The illegal practices took place between 2004 and 2017 and Nike, as the owner of the commercial rights for the merchandising of FC Barcelona, Manchester United, Juventus, Inter Milan, AS Roma and the French national team, violated the EU’s rules on the sales of team merchandise.

“Football fans often cherish branded products from their favourite teams. Nike prevented traders from selling branded products to different countries of the EU Single market,” resulting in the risk of less choice and higher prices.

Nike’s tactics as it became the distributor for those football items was to hand out licenses per country and imposed legal conditions that are contrary to the free movement of goods, the European Commission said.

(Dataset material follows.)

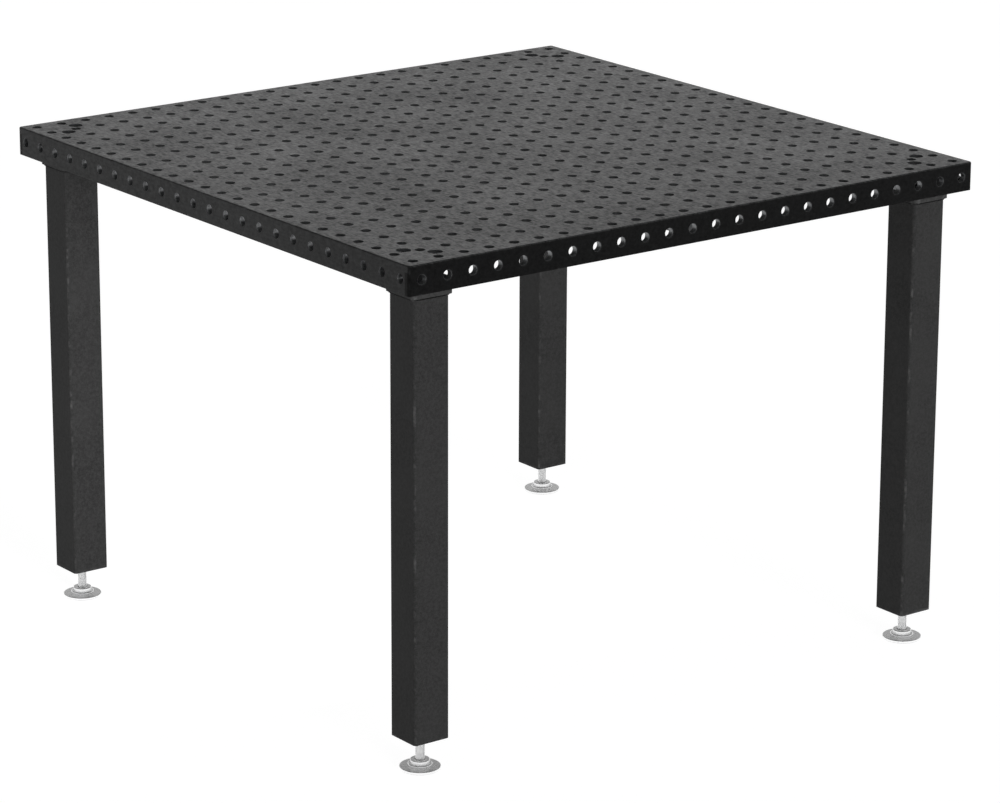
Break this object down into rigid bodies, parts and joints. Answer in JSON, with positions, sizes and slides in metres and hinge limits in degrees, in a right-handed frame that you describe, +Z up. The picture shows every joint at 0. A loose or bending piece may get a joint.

Nike also enforced indirect measures to implement out-of-territory restrictions, including threatening licensees with ending their contract if they sold out-of-territory, refusing to supply “official product” holograms if it feared that sales could be going towards markets outside of the European Economic Area (EEA), and carrying out audits to ensure compliance with the restrictions.

In some cases, Nike used master licensees in each region to grant sub-licences and to secure the practice through the whole distribution chain, Nike imposed direct and indirect measures on master licensees. Through these measures, Nike compelled master licensees to stay within their territories and to enforce restrictions vis-à-vis their sub-licensees.

The company also included clauses that explicitly prohibited licensees from supplying merchandising products to customers, often retailers, who could be selling outside the allocated territories. In addition to obliging licensees to pass on these prohibitions in their contracts, Nike would intervene to ensure that fashion shops, supermarkets, and other retailers stopped purchasing products from licensees in other countries within Europe.

“Nike made it contractually impossible for many of its licensees to sell those products outside their country or via the internet,” Vestager added. Nike received a 40% discount on the fine because it cooperated with the European Commission’s investigation.